• Provided data:
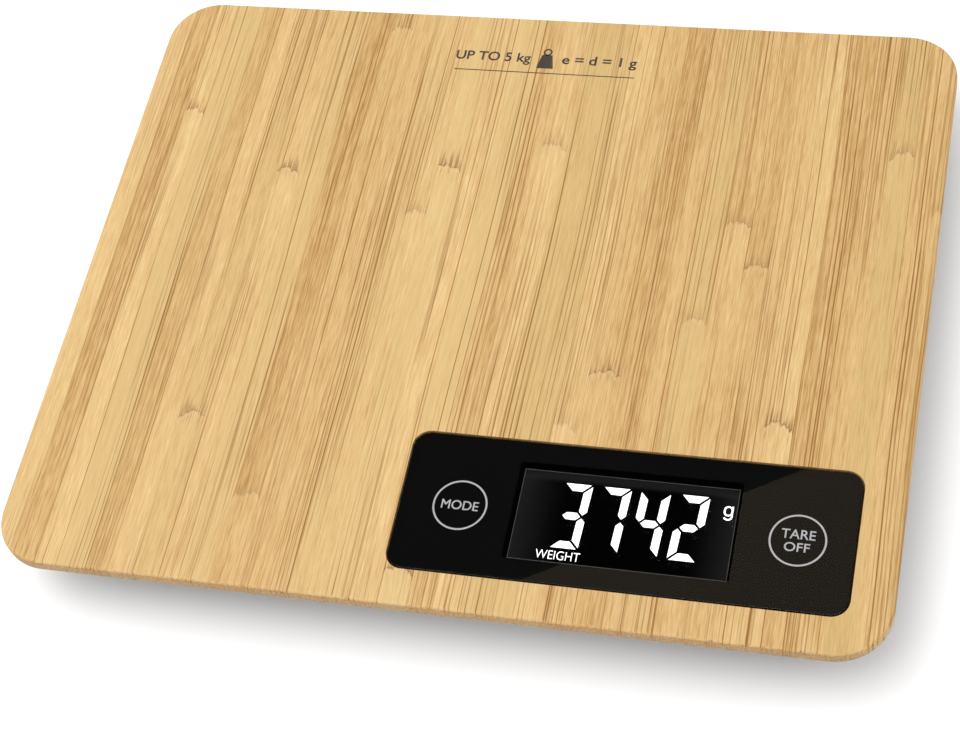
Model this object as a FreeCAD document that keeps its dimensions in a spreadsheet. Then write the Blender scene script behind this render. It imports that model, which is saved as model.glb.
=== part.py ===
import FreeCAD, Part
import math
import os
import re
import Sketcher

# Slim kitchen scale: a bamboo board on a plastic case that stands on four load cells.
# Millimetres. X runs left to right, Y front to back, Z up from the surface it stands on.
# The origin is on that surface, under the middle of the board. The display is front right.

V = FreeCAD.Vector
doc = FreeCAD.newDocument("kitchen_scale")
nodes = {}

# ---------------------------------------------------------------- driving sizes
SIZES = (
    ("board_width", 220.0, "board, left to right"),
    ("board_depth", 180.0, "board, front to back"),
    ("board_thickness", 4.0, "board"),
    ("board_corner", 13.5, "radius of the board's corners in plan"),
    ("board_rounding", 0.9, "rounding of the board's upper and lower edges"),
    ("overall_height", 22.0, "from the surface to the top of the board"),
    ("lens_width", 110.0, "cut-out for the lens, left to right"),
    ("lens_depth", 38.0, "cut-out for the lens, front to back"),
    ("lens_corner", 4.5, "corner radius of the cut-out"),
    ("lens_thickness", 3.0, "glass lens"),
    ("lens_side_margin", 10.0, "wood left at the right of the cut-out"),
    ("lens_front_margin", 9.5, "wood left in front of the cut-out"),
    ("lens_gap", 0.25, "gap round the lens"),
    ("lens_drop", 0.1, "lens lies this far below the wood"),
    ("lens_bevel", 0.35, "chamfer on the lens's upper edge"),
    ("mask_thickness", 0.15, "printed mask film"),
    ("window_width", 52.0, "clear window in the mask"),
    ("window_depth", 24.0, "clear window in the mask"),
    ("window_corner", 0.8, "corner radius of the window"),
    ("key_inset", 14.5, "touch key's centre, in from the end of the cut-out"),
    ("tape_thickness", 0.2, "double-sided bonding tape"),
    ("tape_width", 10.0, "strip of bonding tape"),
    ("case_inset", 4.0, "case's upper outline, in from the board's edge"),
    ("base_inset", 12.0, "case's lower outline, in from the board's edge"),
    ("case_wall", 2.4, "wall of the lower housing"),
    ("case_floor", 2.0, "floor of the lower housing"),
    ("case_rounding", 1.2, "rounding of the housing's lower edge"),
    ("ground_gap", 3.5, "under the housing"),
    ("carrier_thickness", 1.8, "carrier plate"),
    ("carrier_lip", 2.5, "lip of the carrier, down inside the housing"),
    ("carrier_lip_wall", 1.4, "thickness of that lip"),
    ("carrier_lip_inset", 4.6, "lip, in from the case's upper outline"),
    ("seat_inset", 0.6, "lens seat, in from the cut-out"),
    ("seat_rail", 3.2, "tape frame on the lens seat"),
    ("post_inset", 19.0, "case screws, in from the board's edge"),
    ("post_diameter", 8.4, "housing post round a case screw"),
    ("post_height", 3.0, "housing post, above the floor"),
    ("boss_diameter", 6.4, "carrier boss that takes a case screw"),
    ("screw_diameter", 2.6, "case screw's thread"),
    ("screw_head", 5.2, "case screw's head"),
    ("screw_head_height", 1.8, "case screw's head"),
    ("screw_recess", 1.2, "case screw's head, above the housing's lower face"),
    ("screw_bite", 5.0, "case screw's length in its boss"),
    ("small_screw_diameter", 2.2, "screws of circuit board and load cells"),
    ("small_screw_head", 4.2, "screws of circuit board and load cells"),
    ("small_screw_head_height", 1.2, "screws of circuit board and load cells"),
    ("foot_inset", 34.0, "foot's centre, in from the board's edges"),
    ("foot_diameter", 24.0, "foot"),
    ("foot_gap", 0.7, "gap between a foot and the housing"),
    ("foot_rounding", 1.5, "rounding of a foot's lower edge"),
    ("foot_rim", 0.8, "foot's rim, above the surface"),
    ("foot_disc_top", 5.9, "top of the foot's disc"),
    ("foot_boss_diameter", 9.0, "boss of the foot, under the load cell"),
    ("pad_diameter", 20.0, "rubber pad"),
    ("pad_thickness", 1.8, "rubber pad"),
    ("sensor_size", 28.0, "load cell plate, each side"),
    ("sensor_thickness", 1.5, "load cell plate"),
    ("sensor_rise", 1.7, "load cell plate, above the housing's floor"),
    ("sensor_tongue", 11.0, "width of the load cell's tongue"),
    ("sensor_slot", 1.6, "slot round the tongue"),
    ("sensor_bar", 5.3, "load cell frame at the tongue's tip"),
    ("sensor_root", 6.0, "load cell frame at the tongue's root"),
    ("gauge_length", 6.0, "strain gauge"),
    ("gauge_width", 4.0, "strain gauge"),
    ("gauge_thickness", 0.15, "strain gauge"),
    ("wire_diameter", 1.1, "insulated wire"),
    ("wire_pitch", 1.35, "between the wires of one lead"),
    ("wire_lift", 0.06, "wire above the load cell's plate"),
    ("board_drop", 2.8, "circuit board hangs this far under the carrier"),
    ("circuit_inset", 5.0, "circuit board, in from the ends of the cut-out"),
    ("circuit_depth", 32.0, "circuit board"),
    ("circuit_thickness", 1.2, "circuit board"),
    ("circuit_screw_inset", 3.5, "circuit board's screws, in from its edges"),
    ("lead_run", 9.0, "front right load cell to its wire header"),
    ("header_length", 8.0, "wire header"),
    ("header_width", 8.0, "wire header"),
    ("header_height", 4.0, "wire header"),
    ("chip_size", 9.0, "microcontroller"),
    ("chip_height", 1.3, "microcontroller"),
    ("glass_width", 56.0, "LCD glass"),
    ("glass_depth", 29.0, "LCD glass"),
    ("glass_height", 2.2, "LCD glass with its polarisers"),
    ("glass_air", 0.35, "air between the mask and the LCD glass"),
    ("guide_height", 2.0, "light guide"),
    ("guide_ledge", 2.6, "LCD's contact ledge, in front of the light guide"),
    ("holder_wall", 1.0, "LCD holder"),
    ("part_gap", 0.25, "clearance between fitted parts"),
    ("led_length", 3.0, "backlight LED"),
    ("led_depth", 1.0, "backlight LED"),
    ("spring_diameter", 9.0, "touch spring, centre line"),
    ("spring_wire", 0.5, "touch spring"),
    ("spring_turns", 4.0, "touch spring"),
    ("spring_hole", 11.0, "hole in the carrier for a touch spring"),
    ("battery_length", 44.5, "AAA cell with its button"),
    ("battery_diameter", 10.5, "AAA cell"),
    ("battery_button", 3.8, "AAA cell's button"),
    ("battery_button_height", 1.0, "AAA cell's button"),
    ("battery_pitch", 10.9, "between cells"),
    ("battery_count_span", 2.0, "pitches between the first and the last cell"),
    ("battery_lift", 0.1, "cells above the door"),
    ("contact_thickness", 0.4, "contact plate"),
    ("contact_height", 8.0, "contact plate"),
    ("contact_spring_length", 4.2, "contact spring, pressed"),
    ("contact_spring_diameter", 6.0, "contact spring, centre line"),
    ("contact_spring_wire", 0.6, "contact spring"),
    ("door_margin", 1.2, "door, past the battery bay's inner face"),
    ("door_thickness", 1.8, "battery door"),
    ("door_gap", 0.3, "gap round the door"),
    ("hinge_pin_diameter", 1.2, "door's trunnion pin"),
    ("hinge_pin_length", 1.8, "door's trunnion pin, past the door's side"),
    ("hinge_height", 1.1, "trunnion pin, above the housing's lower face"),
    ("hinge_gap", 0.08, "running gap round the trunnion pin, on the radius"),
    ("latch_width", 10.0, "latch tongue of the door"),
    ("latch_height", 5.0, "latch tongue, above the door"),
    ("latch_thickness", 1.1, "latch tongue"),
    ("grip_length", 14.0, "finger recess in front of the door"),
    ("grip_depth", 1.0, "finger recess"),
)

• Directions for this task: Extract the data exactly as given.

• Final answer:
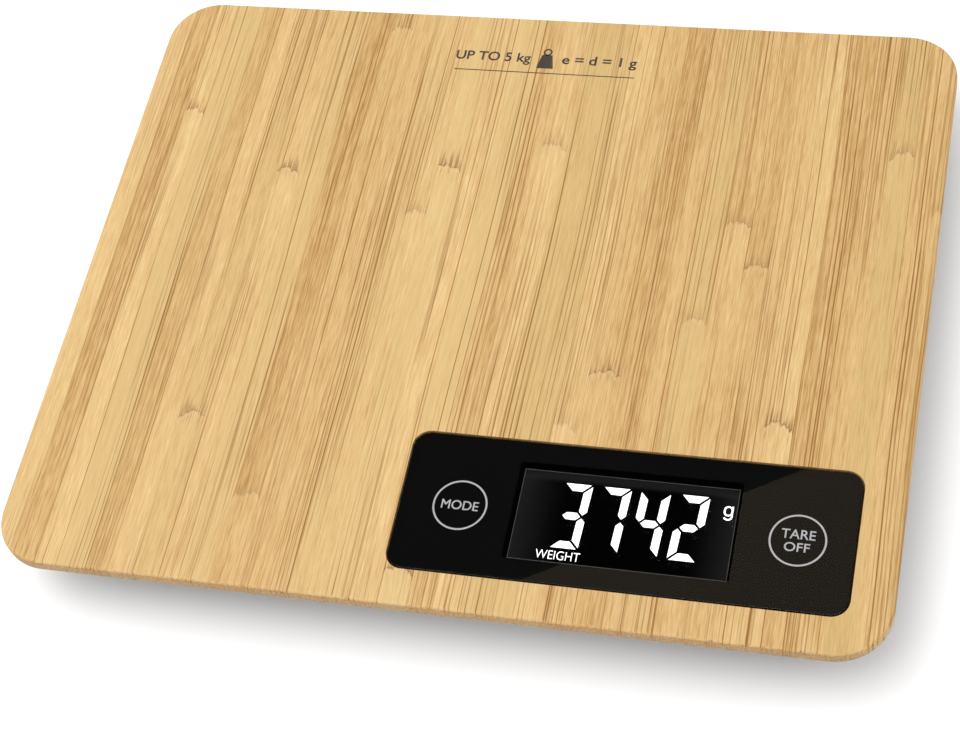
Model this object as a FreeCAD document that keeps its dimensions in a spreadsheet. Then write the Blender scene script behind this render. It imports that model, which is saved as model.glb.
=== part.py ===
import FreeCAD, Part
import math
import os
import re
import Sketcher

# Slim kitchen scale: a bamboo board on a plastic case that stands on four load cells.
# Millimetres. X runs left to right, Y front to back, Z up from the surface it stands on.
# The origin is on that surface, under the middle of the board. The display is front right.

V = FreeCAD.Vector
doc = FreeCAD.newDocument("kitchen_scale")
nodes = {}

# ---------------------------------------------------------------- driving sizes
SIZES = (
    ("board_width", 220.0, "board, left to right"),
    ("board_depth", 180.0, "board, front to back"),
    ("board_thickness", 4.0, "board"),
    ("board_corner", 13.5, "radius of the board's corners in plan"),
    ("board_rounding", 0.9, "rounding of the board's upper and lower edges"),
    ("overall_height", 22.0, "from the surface to the top of the board"),
    ("lens_width", 110.0, "cut-out for the lens, left to right"),
    ("lens_depth", 38.0, "cut-out for the lens, front to back"),
    ("lens_corner", 4.5, "corner radius of the cut-out"),
    ("lens_thickness", 3.0, "glass lens"),
    ("lens_side_margin", 10.0, "wood left at the right of the cut-out"),
    ("lens_front_margin", 9.5, "wood left in front of the cut-out"),
    ("lens_gap", 0.25, "gap round the lens"),
    ("lens_drop", 0.1, "lens lies this far below the wood"),
    ("lens_bevel", 0.35, "chamfer on the lens's upper edge"),
    ("mask_thickness", 0.15, "printed mask film"),
    ("window_width", 52.0, "clear window in the mask"),
    ("window_depth", 24.0, "clear window in the mask"),
    ("window_corner", 0.8, "corner radius of the window"),
    ("key_inset", 14.5, "touch key's centre, in from the end of the cut-out"),
    ("tape_thickness", 0.2, "double-sided bonding tape"),
    ("tape_width", 10.0, "strip of bonding tape"),
    ("case_inset", 4.0, "case's upper outline, in from the board's edge"),
    ("base_inset", 12.0, "case's lower outline, in from the board's edge"),
    ("case_wall", 2.4, "wall of the lower housing"),
    ("case_floor", 2.0, "floor of the lower housing"),
    ("case_rounding", 1.2, "rounding of the housing's lower edge"),
    ("ground_gap", 3.5, "under the housing"),
    ("carrier_thickness", 1.8, "carrier plate"),
    ("carrier_lip", 2.5, "lip of the carrier, down inside the housing"),
    ("carrier_lip_wall", 1.4, "thickness of that lip"),
    ("carrier_lip_inset", 4.6, "lip, in from the case's upper outline"),
    ("seat_inset", 0.6, "lens seat, in from the cut-out"),
    ("seat_rail", 3.2, "tape frame on the lens seat"),
    ("post_inset", 19.0, "case screws, in from the board's edge"),
    ("post_diameter", 8.4, "housing post round a case screw"),
    ("post_height", 3.0, "housing post, above the floor"),
    ("boss_diameter", 6.4, "carrier boss that takes a case screw"),
    ("screw_diameter", 2.6, "case screw's thread"),
    ("screw_head", 5.2, "case screw's head"),
    ("screw_head_height", 1.8, "case screw's head"),
    ("screw_recess", 1.2, "case screw's head, above the housing's lower face"),
    ("screw_bite", 5.0, "case screw's length in its boss"),
    ("small_screw_diameter", 2.2, "screws of circuit board and load cells"),
    ("small_screw_head", 4.2, "screws of circuit board and load cells"),
    ("small_screw_head_height", 1.2, "screws of circuit board and load cells"),
    ("foot_inset", 34.0, "foot's centre, in from the board's edges"),
    ("foot_diameter", 24.0, "foot"),
    ("foot_gap", 0.7, "gap between a foot and the housing"),
    ("foot_rounding", 1.5, "rounding of a foot's lower edge"),
    ("foot_rim", 0.8, "foot's rim, above the surface"),
    ("foot_disc_top", 5.9, "top of the foot's disc"),
    ("foot_boss_diameter", 9.0, "boss of the foot, under the load cell"),
    ("pad_diameter", 20.0, "rubber pad"),
    ("pad_thickness", 1.8, "rubber pad"),
    ("sensor_size", 28.0, "load cell plate, each side"),
    ("sensor_thickness", 1.5, "load cell plate"),
    ("sensor_rise", 1.7, "load cell plate, above the housing's floor"),
    ("sensor_tongue", 11.0, "width of the load cell's tongue"),
    ("sensor_slot", 1.6, "slot round the tongue"),
    ("sensor_bar", 5.3, "load cell frame at the tongue's tip"),
    ("sensor_root", 6.0, "load cell frame at the tongue's root"),
    ("gauge_length", 6.0, "strain gauge"),
    ("gauge_width", 4.0, "strain gauge"),
    ("gauge_thickness", 0.15, "strain gauge"),
    ("wire_diameter", 1.1, "insulated wire"),
    ("wire_pitch", 1.35, "between the wires of one lead"),
    ("wire_lift", 0.06, "wire above the load cell's plate"),
    ("board_drop", 2.8, "circuit board hangs this far under the carrier"),
    ("circuit_inset", 5.0, "circuit board, in from the ends of the cut-out"),
    ("circuit_depth", 32.0, "circuit board"),
    ("circuit_thickness", 1.2, "circuit board"),
    ("circuit_screw_inset", 3.5, "circuit board's screws, in from its edges"),
    ("lead_run", 9.0, "front right load cell to its wire header"),
    ("header_length", 8.0, "wire header"),
    ("header_width", 8.0, "wire header"),
    ("header_height", 4.0, "wire header"),
    ("chip_size", 9.0, "microcontroller"),
    ("chip_height", 1.3, "microcontroller"),
    ("glass_width", 56.0, "LCD glass"),
    ("glass_depth", 29.0, "LCD glass"),
    ("glass_height", 2.2, "LCD glass with its polarisers"),
    ("glass_air", 0.35, "air between the mask and the LCD glass"),
    ("guide_height", 2.0, "light guide"),
    ("guide_ledge", 2.6, "LCD's contact ledge, in front of the light guide"),
    ("holder_wall", 1.0, "LCD holder"),
    ("part_gap", 0.25, "clearance between fitted parts"),
    ("led_length", 3.0, "backlight LED"),
    ("led_depth", 1.0, "backlight LED"),
    ("spring_diameter", 9.0, "touch spring, centre line"),
    ("spring_wire", 0.5, "touch spring"),
    ("spring_turns", 4.0, "touch spring"),
    ("spring_hole", 11.0, "hole in the carrier for a touch spring"),
    ("battery_length", 44.5, "AAA cell with its button"),
    ("battery_diameter", 10.5, "AAA cell"),
    ("battery_button", 3.8, "AAA cell's button"),
    ("battery_button_height", 1.0, "AAA cell's button"),
    ("battery_pitch", 10.9, "between cells"),
    ("battery_count_span", 2.0, "pitches between the first and the last cell"),
    ("battery_lift", 0.1, "cells above the door"),
    ("contact_thickness", 0.4, "contact plate"),
    ("contact_height", 8.0, "contact plate"),
    ("contact_spring_length", 4.2, "contact spring, pressed"),
    ("contact_spring_diameter", 6.0, "contact spring, centre line"),
    ("contact_spring_wire", 0.6, "contact spring"),
    ("door_margin", 1.2, "door, past the battery bay's inner face"),
    ("door_thickness", 1.8, "battery door"),
    ("door_gap", 0.3, "gap round the door"),
    ("hinge_pin_diameter", 1.2, "door's trunnion pin"),
    ("hinge_pin_length", 1.8, "door's trunnion pin, past the door's side"),
    ("hinge_height", 1.1, "trunnion pin, above the housing's lower face"),
    ("hinge_gap", 0.08, "running gap round the trunnion pin, on the radius"),
    ("latch_width", 10.0, "latch tongue of the door"),
    ("latch_height", 5.0, "latch tongue, above the door"),
    ("latch_thickness", 1.1, "latch tongue"),
    ("grip_length", 14.0, "finger recess in front of the door"),
    ("grip_depth", 1.0, "finger recess"),
)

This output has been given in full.